Transmission protocol change
I chose to use USART for this project. After some research I realized that the 433 MHz modules are not reliable enough to send a simple data stream such as varying duty cycles.
For more reliable data transmission it was essential not only to the use USART but also to send multiple bytes via USART to ensure proper transmission of data.
Using cheap DIY car kits
Also I decided to invest in cheap car kits that can be assembled instead of trying to make everything out of cardboard.
Changing method of input
While working with the push buttons I soon realized that they are unreliable. I even soldered a "button board" together and have still found that the push buttons give false positives or get stuck or break easily. Therefore I decided to change the method of input to a computer keyboard and send various commands through serial.
Since the initial tests shows how jittery the motors are, I believe that using variable duty cycle as a signal protocol/encoder is not the best option.
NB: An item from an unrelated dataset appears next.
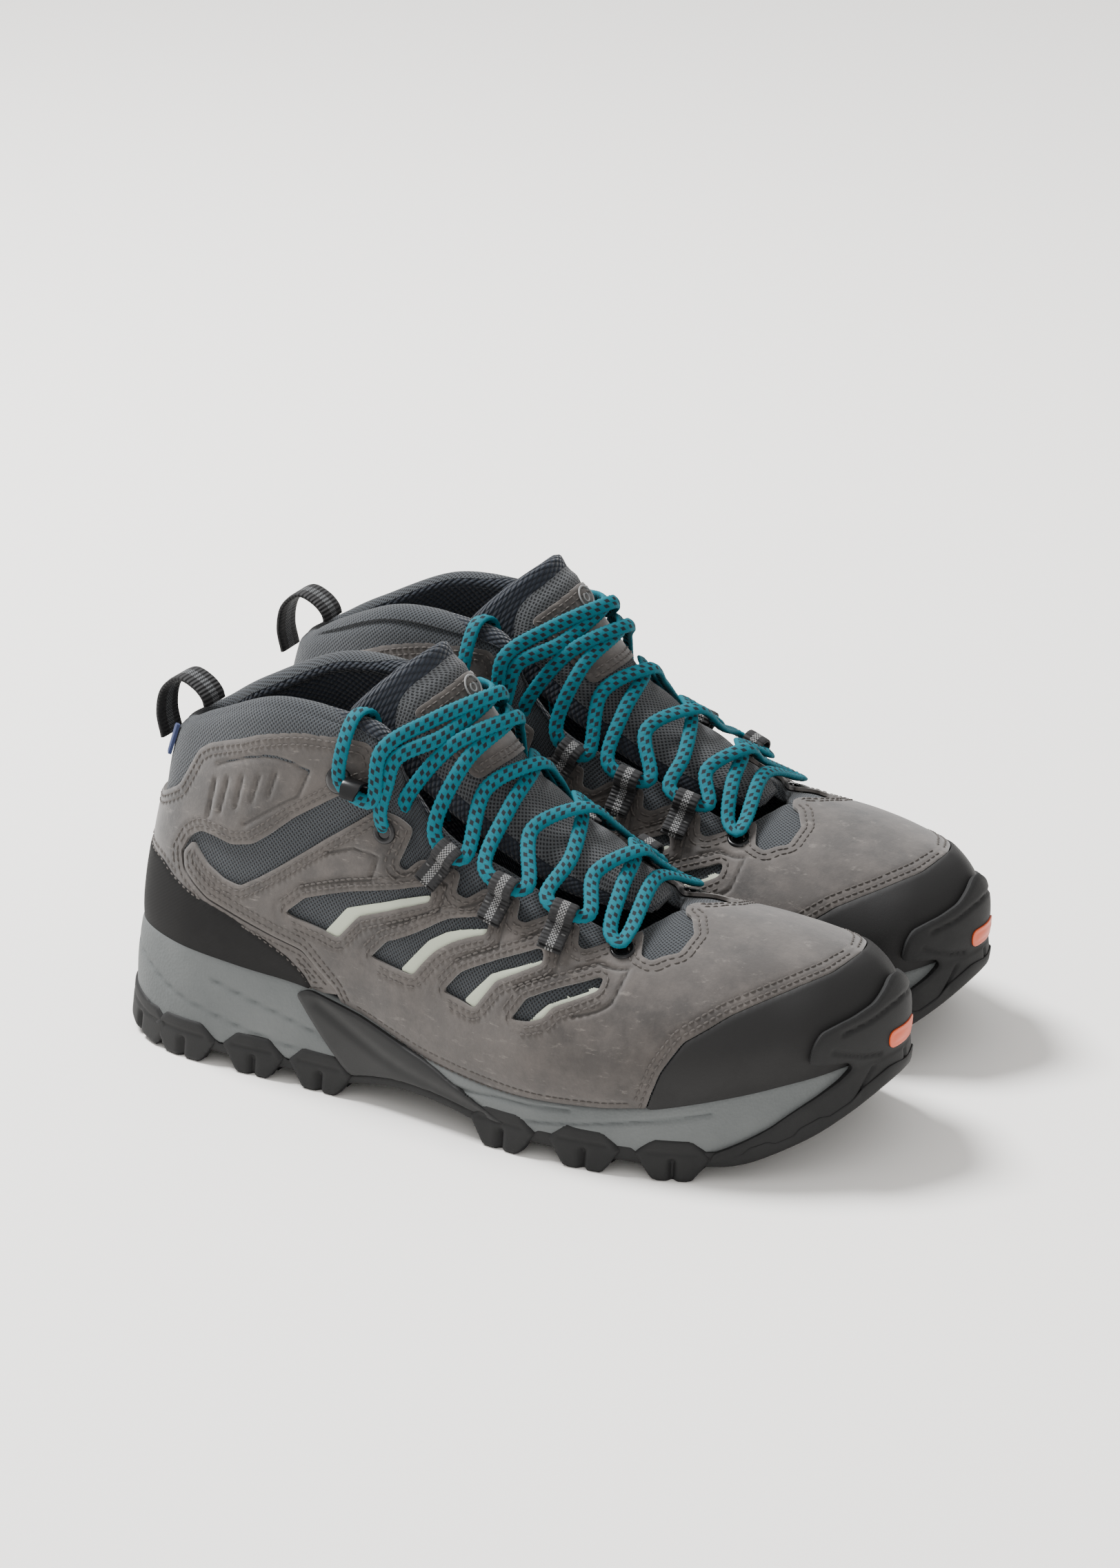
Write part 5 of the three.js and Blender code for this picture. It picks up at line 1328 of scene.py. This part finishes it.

It may be beneficial next time to try to use a different form of encoding/signal protocol like UART, USART, ICP, SPI, Manchester and etc.
The goal of these initial tests with prototype cardboard RC car was to gauge how well my setup was regarding the wireless modules, code, circuity and etc.
Any changes that I make to any of these will be compared to this benchmark to see if performance has gotten better or worse.
After reviewing the video, it seems that there are many issues with the car including a lot on inconsistent jittering. The problem is that I am not sure if it is the code at fault or the circuity or both.
Therefore, the next step will be to take measurements when the car is connected to the transmitting attiny85 and when it is not to see when and where the jittering occurs.
Now that the receiving attiny85 can differentiate between the different duty cycles and engage the correct state. All that has to be now is to make each state a function and turn on the necessary bits for l298n motor controller.
To test whether all of this will be enough for a full fledged RC car, it is time to make a prototype RC car and see how well it runs with code and hardware at hand.